When Apple launched the iPhone 3.0 update, we were pretty excited about a number of the new features in the OS, but push notifications, which Apple billed as an alternative to battery-draining background processes, were on the top of our list. After a few weeks with the iPhone 3.0 OS, however, only a very small number of push apps have made it into the store, and even some of the best ones, like BeeJive IM (iTunes link) and the AP Mobile app (iTunes link) suffer from major drawbacks.

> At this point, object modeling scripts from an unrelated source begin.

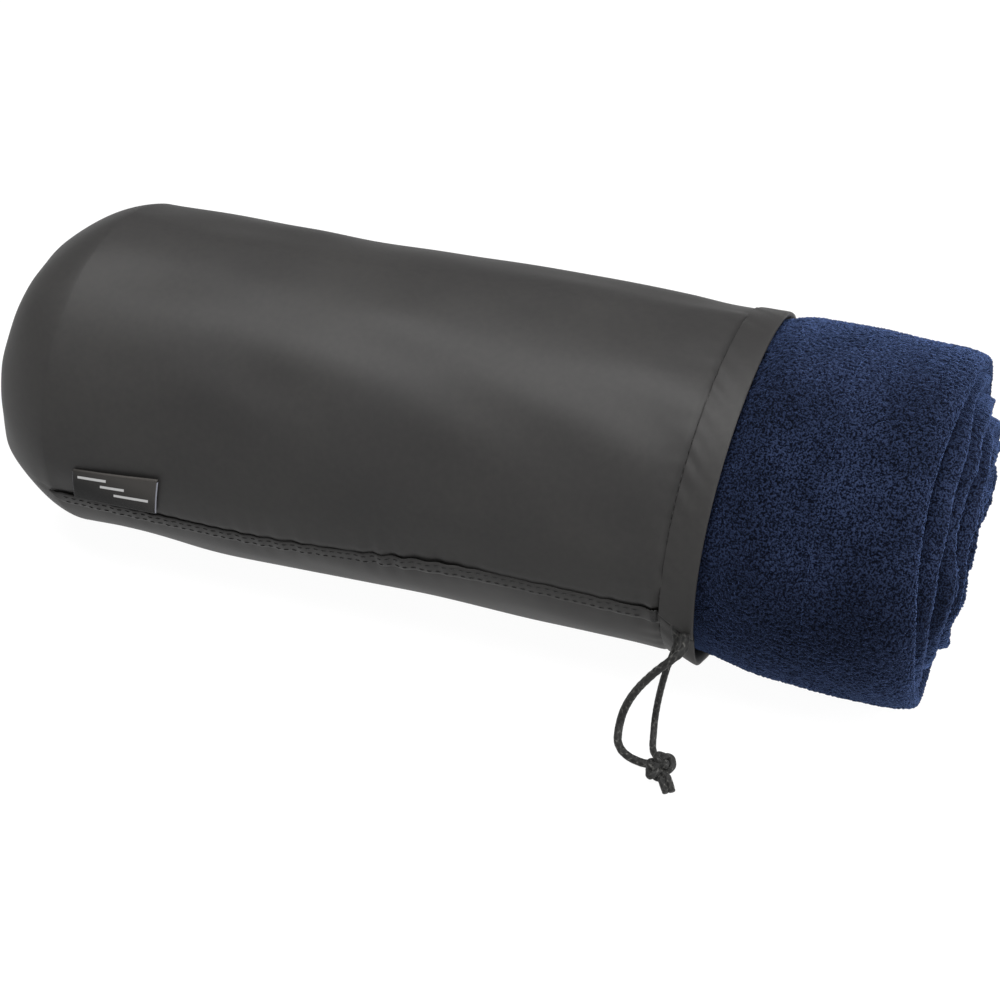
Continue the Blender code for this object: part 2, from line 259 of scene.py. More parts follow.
def grid_index(rows, columns, wrap_rows=False, wrap_columns=False):
    """The numbers of a grid's points, with the first row or column again after the last where it wraps."""
    index = np.arange(rows * columns).reshape(rows, columns)
    if wrap_rows:
        index = np.vstack([index, index[:1]])
    if wrap_columns:
        index = np.hstack([index, index[:, :1]])
    return index


def quads_of(index):
    """The four corners of each face of a grid of point numbers."""
    return np.stack([index[:-1, :-1], index[1:, :-1], index[1:, 1:], index[:-1, 1:]], -1).reshape(-1, 4)


def tube_faces(rows, columns):
    """Faces of a tube of rings, and three-cornered ones that close its ends on the two points after them."""
    index = grid_index(rows, columns, wrap_columns=True)
    start, end = (np.full(columns, rows * columns + i) for i in (0, 1))
    return np.vstack([quads_of(index), np.stack([index[0, :-1], index[0, 1:], start, start], -1),
                      np.stack([index[-1, 1:], index[-1, :-1], end, end], -1)])


def signed_volume(points, faces):
    """The volume inside the faces, below 0 where they point inwards."""
    first, second, third, last = (points[faces[:, i]] for i in range(4))
    return (np.einsum("ij,ij->i", first, np.cross(second, third))
            + np.einsum("ij,ij->i", first, np.cross(third, last))).sum() / 6


def add_object(name, data):
    """An object of this data, put in the scene."""
    obj = bpy.data.objects.new(name, data)
    bpy.context.scene.collection.objects.link(obj)
    return obj


def add_piece(name, points, faces, finish, body, slot, corners=None, fields=None):
    """A mesh piece of four-cornered faces, a corner may repeat. corners is (u, v) at each face's corners.

    It rides on one body where body is a name, and otherwise stays where it is drawn.
    """
    points = np.asarray(points, float).reshape(-1, 3)
    if signed_volume(points, faces) < 0:
        faces = faces[:, ::-1]
        corners = None if corners is None else corners[:, ::-1]
    whole = faces[:, 2] != faces[:, 3]
    lists = faces[whole].tolist() + faces[~whole][:, :3].tolist()
    mesh = bpy.data.meshes.new(name)
    mesh.from_pydata(points, [], lists)
    if corners is not None:
        flat = np.concatenate([corners[whole].reshape(-1, 2), corners[~whole][:, :3].reshape(-1, 2)])
        mesh.uv_layers.new(name="cut").data.foreach_set("uv", flat.astype(np.float32).ravel())
    for field, values in (fields or {}).items():
        store = mesh.attributes.new(field, "FLOAT", "POINT")
        store.data.foreach_set("value", np.asarray(values, np.float32).ravel())
    mesh.materials.append(finish)
    mesh.shade_smooth()
    obj = add_object(name, mesh)
    if isinstance(body, str):
        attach(obj, body)
    else:
        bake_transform(obj)
    return obj


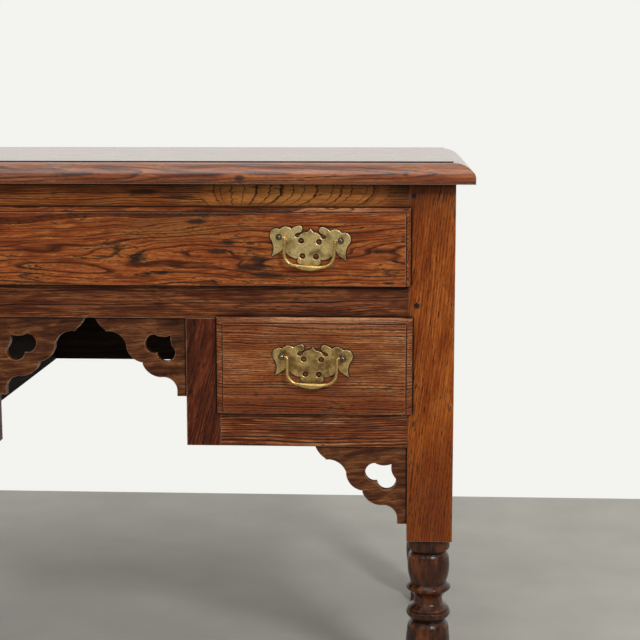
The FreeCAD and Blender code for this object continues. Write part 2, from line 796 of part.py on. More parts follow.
def carcase_nodes():
    board_joint = top_front + top_front_board
    back_joint = (back_bottom + under_top) / 2
    right = {
        "front_right_leg": front_leg(), "rear_right_leg": rear_leg(), "right_side_panel": side_panel(),
        "right_lower_rail": lower_rail(), "right_kneehole_stile": kneehole_stile(),
        "right_partition": partition(),
        "right_kneehole_bracket": bracket(stile_inner, small_opening_top, stile_inner - kneehole_gap / 2),
        "right_leg_bracket": bracket(leg_inner, rail_bottom, bracket_reach),
    }
    nodes = {name: [shape] for name, shape in right.items()}
    for name, shape in right.items():
        nodes[name.replace("right", "left")] = [mirrored(shape)]
    pegs = side_pegs(legs_front + leg_square, -1) + side_pegs(legs_rear - leg_square, 1)
    pairs = {
        "long_drawer_runners": [long_runner()], "long_drawer_kickers": [long_kicker()],
        "small_drawer_runners": small_runners(), "small_drawer_kickers": [small_kicker()],
        "drawer_guides": guides(), "front_pegs": front_pegs(), "side_pegs": pegs,
    }
    for name, shapes in pairs.items():
        nodes[name] = shapes + [mirrored(shape) for shape in shapes]
    nodes["top_front_board"] = [top_board(top_front, board_joint)]
    nodes["top_rear_board"] = [top_board(board_joint, top_rear)]
    nodes["frieze_rail"] = [frieze_rail()]
    nodes["middle_rail"] = [middle_rail()]
    nodes["back_lower_board"] = [back_board(back_bottom, back_joint)]
    nodes["back_upper_board"] = [back_board(back_joint, under_top)]
    nodes["top_glue_blocks"] = glue_blocks()
    return nodes


def drawer_nodes():
    long_lips = (long_lip_side, long_lip_side, long_lip_top, long_lip_bottom, long_lip_mould)
    right_lips = (small_lip_stile, small_lip_leg, small_lip_top, small_lip_bottom, small_lip_mould)
    left_lips = (small_lip_leg, small_lip_stile, small_lip_top, small_lip_bottom, small_lip_mould)
    drawers = {
        "long_drawer": drawer(-leg_inner, leg_inner, long_opening_bottom, long_opening_top, long_lips,
                              [long_left, long_right]),
        "right_drawer": drawer(stile_outer, leg_inner, small_opening_bottom, small_opening_top, right_lips,
                               [small_right]),
        "left_drawer": drawer(-leg_inner, -stile_outer, small_opening_bottom, small_opening_top, left_lips,
                              [small_left]),
    }
    nodes = {}
    for name, boards in drawers.items():
        for board, shape in boards.items():
            nodes[f"{name}_{board}"] = [shape]
    return nodes


def handle_nodes():
    nodes = {}
    names = {"long_right": long_right, "long_left": long_left, "right": small_right, "left": small_left}
    for name, handle in names.items():
        nodes[f"{name}_handle_plate"] = [handle.plate()]
        nodes[f"{name}_handle_posts"] = handle.posts()
        nodes[f"{name}_handle_bail"] = [handle.bail()]
    nodes["long_drawer_nuts"] = long_left.nuts() + long_right.nuts()
    nodes["right_drawer_nuts"] = small_right.nuts()
    nodes["left_drawer_nuts"] = small_left.nuts()
    return nodes


def write_nodes():
    os.makedirs("parts", exist_ok=True)
    for name, shapes in {**carcase_nodes(), **drawer_nodes(), **handle_nodes()}.items():
        shape = shapes[0] if len(shapes) == 1 else Part.makeCompound(shapes)
        shape.exportStep(f"parts/{name}.step")


write_nodes()
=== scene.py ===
import json
import math

import bpy
from mathutils import Euler, Matrix, Vector

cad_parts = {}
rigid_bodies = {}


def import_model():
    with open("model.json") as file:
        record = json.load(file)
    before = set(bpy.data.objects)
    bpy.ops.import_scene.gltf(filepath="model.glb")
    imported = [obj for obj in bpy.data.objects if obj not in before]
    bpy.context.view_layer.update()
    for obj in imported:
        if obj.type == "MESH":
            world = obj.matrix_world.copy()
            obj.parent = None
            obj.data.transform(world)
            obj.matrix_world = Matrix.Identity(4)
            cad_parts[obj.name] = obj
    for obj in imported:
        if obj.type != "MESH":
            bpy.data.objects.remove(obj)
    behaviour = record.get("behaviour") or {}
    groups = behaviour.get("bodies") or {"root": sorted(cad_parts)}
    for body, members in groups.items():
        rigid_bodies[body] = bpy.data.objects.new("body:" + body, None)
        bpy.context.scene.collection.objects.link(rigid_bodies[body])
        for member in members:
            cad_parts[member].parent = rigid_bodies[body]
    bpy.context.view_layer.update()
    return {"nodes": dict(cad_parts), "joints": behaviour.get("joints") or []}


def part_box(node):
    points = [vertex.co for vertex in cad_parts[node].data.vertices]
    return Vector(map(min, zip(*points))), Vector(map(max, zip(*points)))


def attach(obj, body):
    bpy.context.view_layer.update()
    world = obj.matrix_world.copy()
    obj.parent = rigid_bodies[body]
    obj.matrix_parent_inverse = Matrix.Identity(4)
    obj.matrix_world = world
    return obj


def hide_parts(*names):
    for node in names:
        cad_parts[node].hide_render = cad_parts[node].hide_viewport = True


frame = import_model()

# An old oak lowboy with brass handles. Blender's unit is the metre, so sizes written in
# millimetres are multiplied by mm.
mm = 0.001


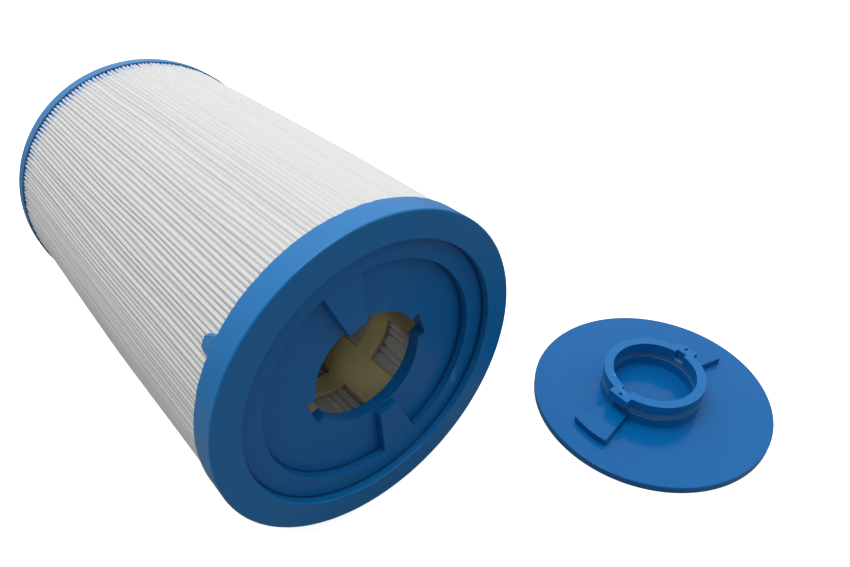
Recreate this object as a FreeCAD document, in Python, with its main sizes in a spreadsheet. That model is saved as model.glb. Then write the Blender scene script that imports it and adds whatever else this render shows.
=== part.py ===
# Pleated water filter cartridge lying on its side, with its twist-lock lid lifted off and laid
# flat beside it. Millimetres. The row's origin is the centre of the outlet bore at the back face,
# +Y runs along the cartridge from its mouth to its back, +Z is up.
import FreeCAD
import Part
import Sketcher
import os

Vector = FreeCAD.Vector
Rotation = FreeCAD.Rotation

doc = FreeCAD.newDocument("filter_cartridge")
sheet = doc.addObject("Spreadsheet::Sheet", "sizes")

SIZES = [
    # whole cartridge
    ("cap_radius", 108.0),
    ("overall_length", 338.0),
    ("edge_bevel", 1.0),
    # front end cap: a cast ring round a recess for the lid
    ("rim_width", 18.0),
    ("recess_depth", 6.0),
    ("cap_lip", 1.1),
    ("potting_overlap", 2.0),
    ("potting_gap", 0.3),
    # resin that ran out over the pleats beside the cast ring
    ("flash_length", 9.0),
    ("flash_angle", 7.5),
    ("flash_direction", 143.0),
    # mouth plate: ledge, pocket, hub and hole with two keyways
    ("flange_overlap", 3.0),
    ("flange_thickness", 4.0),
    ("ledge_width", 14.2),
    ("pocket_depth", 6.2),
    ("pocket_wall", 4.2),
    ("floor_thickness", 4.2),
    ("hole_radius", 38.5),
    ("hub_wall", 6.7),
    ("hub_length", 4.8),
    ("keyway_depth", 5.1),
    ("keyway_direction", 14.0),
    # stop blocks welded in the pocket
    ("block_sink", 0.2),
    ("block_setback", 1.5),
    ("block_angle", 20.0),
    ("block_direction", 101.3),
    # core tube, pleated pack and the strip that closes the pack
    ("core_fit_gap", 0.2),
    ("core_wall", 2.6),
    ("seam_thickness", 3.0),
    ("seam_edge_margin", 3.0),
    ("seam_side_gap", 0.3),
    ("seam_direction", 300.0),
    ("window_width", 31.5),
    ("window_length", 27.0),
    ("window_pitch", 43.2),
    ("window_front_margin", 7.6),
    ("window_back_margin", 12.0),
    ("window_columns", 5),
    ("window_direction", 37.8),
    # back end cap and its outlet collar
    ("back_cap_height", 10.8),
    ("outlet_radius", 30.0),
    ("outlet_wall", 8.0),
    ("outlet_flange_height", 5.0),
    # lid disc and where it lies on the floor
    ("lid_edge_gap", 0.6),
    ("lid_bevel", 0.6),
    ("lid_spacing", 7.0),
    ("lid_front_offset", 69.2),
    ("lid_direction", -4.4),
    # the two tabs on the lid
    ("tab_floor_gap", 0.4),
    ("tab_end_gap", 5.1),
    ("tab_angle", 24.0),
    ("tab_foot_gap", 0.1),
    # collar on the lid: base ring, seal ring and bayonet ring with two lugs
    ("collar_gap", 1.0),
    ("collar_wall", 6.8),
    ("base_ring_height", 8.5),
    ("seal_height", 5.0),
    ("seal_inset", 0.6),
    ("bayonet_groove_height", 1.2),
    ("lug_tip_gap", 1.4),
    ("lug_side_gap", 1.1),
    ("lug_width", 16.4),
    ("lug_height", 6.3),
    ("lug_back_gap", 0.5),
    ("notch_width", 8.0),
    ("notch_depth", 3.0),
    ("dimple_radius", 1.4),
    ("dimple_depth", 2.0),
    ("dimple_inset", 3.2),
]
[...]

IM Works, but What About Those Timeouts?
BeeJive, for example, is a great IM app – and so are eBuddy (iTunes link) and IM+ with Push (iTunes link), two other push-enabled IM apps that were released in the last few days. These apps are intuitive, connect to most IM popular IM networks, and work just as advertised. But when it comes to push notifications, there are just too many little things that are just not quite right. By default, BeeJive, for example, will log you out of your account after just 20 minutes. So once you have finished a chat session, you will just be offline again and no new messages will be pushed to your phone. You can push this timeout limit up to 24 hours, but this setting is buried at the bottom of BeeJive’s long list of options. The eBuddy IM app doesn’t even have this option and just automatically logs you out after 30 minutes.
There are probably good technical reasons for this, but this behavior just isn’t what we expected when we first heard about push notifications.
News Updates are Nice, but What About Customization?
While the App Mobile app does push out news updates now at regular intervals, it is also a bit of a letdown. There is, for example, no way to customize when and which alerts you want to get. You can’t just subscribe to tech news, for example, or updates about the latest celebrity deaths.
We are also still waiting for the first Twitter apps that support push (at least for replies and direct messages), better calendar apps (Remember the Milk is the only one in the App Store so far, and it requires a pro account), apps that can push out alerts when an RSS feed updates or when new email arrives, or apps that are simply innovative and beyond our current exepctations.
Maybe Push Just Isn’t the Solution
While getting the current updates is nice, compared to having to open the app and see what is new, there is so much more that could be done with this technology. But for the time being, either Apple is holding back the most interesting apps, or developers just aren’t able to use it in really innovative ideas.
We have talked to to a number of companies that are producing geo-aware apps, for example, but because these developers aren’t able to remotely wake up an app and pull in data about your current location, there really isn’t much that they can do with push notifications at this point.
If only the phone could also run cron jobs, for example, that could start an application at regular intervals, in addition to push notifications, developers could do so much more with this technology.
Of course, we are still in the early days of push on the iPhone, but so far, we have been quite disappointed with the current crop of apps. Hopefully, this will only be a stopgap solution anyway, and by the time the next generation of iPhones comes around, Apple will just allow apps to run in the background.